La toponimia pampeana remite a sorprendentes historias que circulaban por Europa en el siglo VI
Una de las más extrañas curiosidades de la toponimia pampeana es la de bahía de Samborombón, denominación con aire aniñado aparecida muy tempranamente en los mapas de la época colonial y que corresponde, sin que nadie lo contradiga, a una deformación de "San Borondón", por la mítica isla de San Brandán, de antemano deformado su nombre en la tradición popular de las Canarias.
Congruente con la planicie deprimida adyacente, desde Punta Piedras hasta el extremo norte del cabo San Antonio, la costa del río sigue una traza de singular regularidad, más o menos semejante al medio contorno de una pera. En su parte norte desembocan en el estuario los ríos Samborombón y Salado, y hacia el Sur se encuentran vastos cangrejales y pantanos que en parte son ahora reserva natural, interrumpidos por algunos canales y por las pequeñas muescas de los puertos del Tuyú o General Lavalle y de San Clemente.
Se comprende que todo lugar ha de tener su apelativo, ¿pero por qué ése? ¿De dónde viene eso de San Borondón o San Brandán? ¿Y quién era este santo, desterrado hace un par de siglos del santoral, convencida la Iglesia de que el poético y conmovedor relato de sus aventuras evangelizadoras era mera fábula? Aunque el personaje tuvo existencia real: fue un monje irlandés del siglo VI al que se le atribuyen extraordinarios viajes misioneros. Habrá estado en Islandia o en Terranova, o en las Feroe, pero, sobre todo, habría arribado a una isla en la que se encuentra, deshabitado, el Paraíso. En el trayecto, se dice, llegó a otra en la que desembarcó con sus compañeros y en la que ofició misa antes de advertir que era, en realidad, el lomo de una ballena.
Este hecho sería el desencadenante de la leyenda de la isla de San Brandán, que no es un cetáceo especialmente tranquilo sino una isla verdadera, con playas y tierras, pero que aparece y desaparece, que se desplaza y a la que se avista a veces, para enseguida diluirse convertida en espejismo. Relato muy difundido en las Canarias, hasta el siglo XVII, cada tanto alguna tripulación afirmaba haberla divisado y hubo no pocas expediciones formales hechas para tratar de fijar su ubicación. Su nombre pasó a ser el de "isla Perdida" y hasta hubo, a fines de 1400, un tratado entre Castilla y Portugal que establecía que, de encontrársela, habría de considerársela perteneciente al archipiélago canario, y sería, por lo tanto, propiedad de la primera de esas coronas.
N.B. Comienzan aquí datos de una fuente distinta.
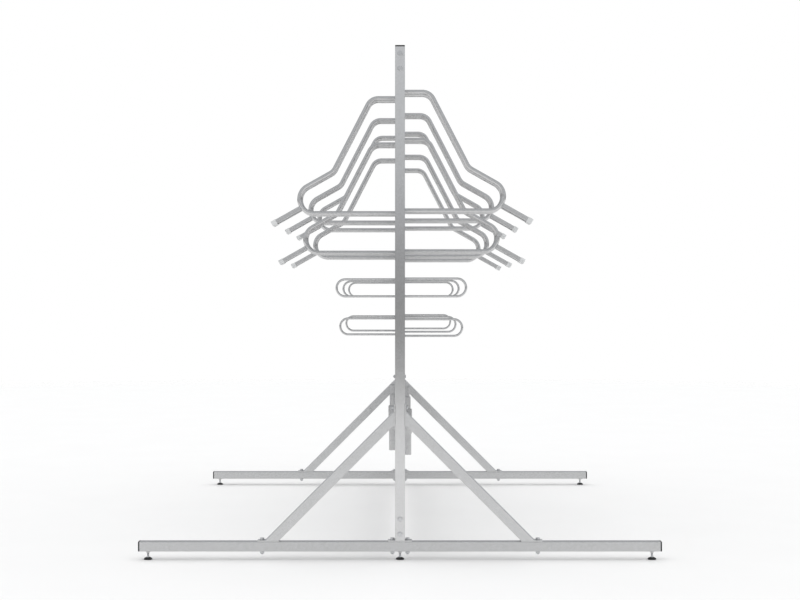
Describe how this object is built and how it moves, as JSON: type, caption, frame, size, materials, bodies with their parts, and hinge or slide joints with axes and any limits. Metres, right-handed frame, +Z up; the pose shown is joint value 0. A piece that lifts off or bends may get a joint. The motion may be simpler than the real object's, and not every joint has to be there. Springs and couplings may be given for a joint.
{
  "type": "two tier bike rack",
  "caption": "Free-standing double-sided rack of galvanised tube that hangs bicycles upright by the front wheel at staggered heights, with wheel shoes and lock loops.",
  "frame": {"origin": "on the floor under the middle of the rack", "axes": "+Z up, +Y along the row from the near stand to the far stand, +X to the side that bay 01 faces"},
  "size_m": [2.118, 2.5, 2.082],
  "materials": {
    "galvanised_steel": "hot-dip galvanised, satin",
    "black_plastic": "moulded, matt",
    "grey_plastic": "moulded, satin"
  },
  "bodies": {
    "rack": {"rail_near": "galvanised_steel", "post_near": "galvanised_steel", "brace_near_right": "galvanised_steel", "brace_near_left": "galvanised_steel", "post_cap_near": "black_plastic", "rail_cap_near_right": "black_plastic", "rail_cap_near_left": "black_plastic", "rail_far": "galvanised_steel", "post_far": "galvanised_steel", "brace_far_right": "galvanised_steel", "brace_far_left": "galvanised_steel", "post_cap_far": "black_plastic", "rail_cap_far_right": "black_plastic", "rail_cap_far_left": "black_plastic", "beam_bottom": "galvanised_steel", "beam_top": "galvanised_steel", "upright_01": "galvanised_steel", "hoop_pair_01": "galvanised_steel", "wheel_rest_01": "grey_plastic", "upright_02": "galvanised_steel", "hoop_pair_02": "galvanised_steel", "wheel_rest_02": "grey_plastic", "upright_03": "galvanised_steel", "hoop_pair_03": "galvanised_steel", "wheel_rest_03": "grey_plastic", "upright_04": "galvanised_steel", "hoop_pair_04": "galvanised_steel", "wheel_rest_04": "grey_plastic", "upright_05": "galvanised_steel", "hoop_pair_05": "galvanised_steel", "wheel_rest_05": "grey_plastic", "upright_06": "galvanised_steel", "hoop_pair_06": "galvanised_steel", "wheel_rest_06": "grey_plastic", "upright_07": "galvanised_steel", "hoop_pair_07": "galvanised_steel", "wheel_rest_07": "grey_plastic", "upright_08": "galvanised_steel", "hoop_pair_08": "galvanised_steel", "wheel_rest_08": "grey_plastic", "upright_09": "galvanised_steel", "hoop_pair_09": "galvanised_steel", "wheel_rest_09": "grey_plastic", "upright_10": "galvanised_steel", "hoop_pair_10": "galvanised_steel", "wheel_rest_10": "grey_plastic", "upright_11": "galvanised_steel", "hoop_pair_11": "galvanised_steel", "wheel_rest_11": "grey_plastic"},
    "foot_near_left": {"foot_near_left": "black_plastic"},
    "foot_near_middle": {"foot_near_middle": "black_plastic"},
    "foot_near_right": {"foot_near_right": "black_plastic"},
    "foot_far_left": {"foot_far_left": "black_plastic"},
    "foot_far_middle": {"foot_far_middle": "black_plastic"},
    "foot_far_right": {"foot_far_right": "black_plastic"}
  },
  "joints": [
    {"name": "foot_near_left_screw", "type": "slide", "parent": "rack", "child": "foot_near_left", "axis": [0, 0, 1], "range_m": [-0.015, 0.007]},
    {"name": "foot_near_middle_screw", "type": "slide", "parent": "rack", "child": "foot_near_middle", "axis": [0, 0, 1], "range_m": [-0.015, 0.007]},
    {"name": "foot_near_right_screw", "type": "slide", "parent": "rack", "child": "foot_near_right", "axis": [0, 0, 1], "range_m": [-0.015, 0.007]},
    {"name": "foot_far_left_screw", "type": "slide", "parent": "rack", "child": "foot_far_left", "axis": [0, 0, 1], "range_m": [-0.015, 0.007]},
    {"name": "foot_far_middle_screw", "type": "slide", "parent": "rack", "child": "foot_far_middle", "axis": [0, 0, 1], "range_m": [-0.015, 0.007]},
    {"name": "foot_far_right_screw", "type": "slide", "parent": "rack", "child": "foot_far_right", "axis": [0, 0, 1], "range_m": [-0.015, 0.007]}
  ]
}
Aquí entramos nosotros. Se cuenta que los marineros de Magallanes, o antes, los que acompañaron a Vespucio en su impreciso viaje, se asombraron de la perfección geométrica de nuestra bahía y pensaron que sólo podía deberse a un especial designio divino, puesto a separar de la tierra una porción que se largó a navegar y sería, justamente, esa isla errante. Pero esto se cuenta y no pasa de eso: nada figura en Pigafetta ni en ninguna otra de aquellas narraciones ingenuas y fantasiosas, siendo igualmente enigmático que la peregrina explicación cada tanto reaparezca, cuando no hay testimonio ni siquiera mitológico que la acredite.
La mitología… ¿Por qué no? Los viejos sueños europeos a veces echaron raíces en América y así hubo una California por la reina Califia, una Florida con su "fuente de Juvencia", el río de las Amazonas, Eldorados varios, acaso Patagonia, ésta también bautizada por Magallanes y, asimismo, nuestro modesto Samborombón, según vino a quedar en los labios criollos, alteración fraguada quién sabe hace cuanto.
Ahí está la bahía, chata y barrosa, mar sonzote en muchos aspectos e irreconocible río en otros tantos. Bordea una tierra que fue de matreros y ahora es de turistas; no acuden ya a esas costas los restos diezmados de los "Libres del Sur" ni sus sudorosos perseguidores federales, sino automotores que recorren monótonamente la cinta asfáltica. Pero el insólito nombre persiste.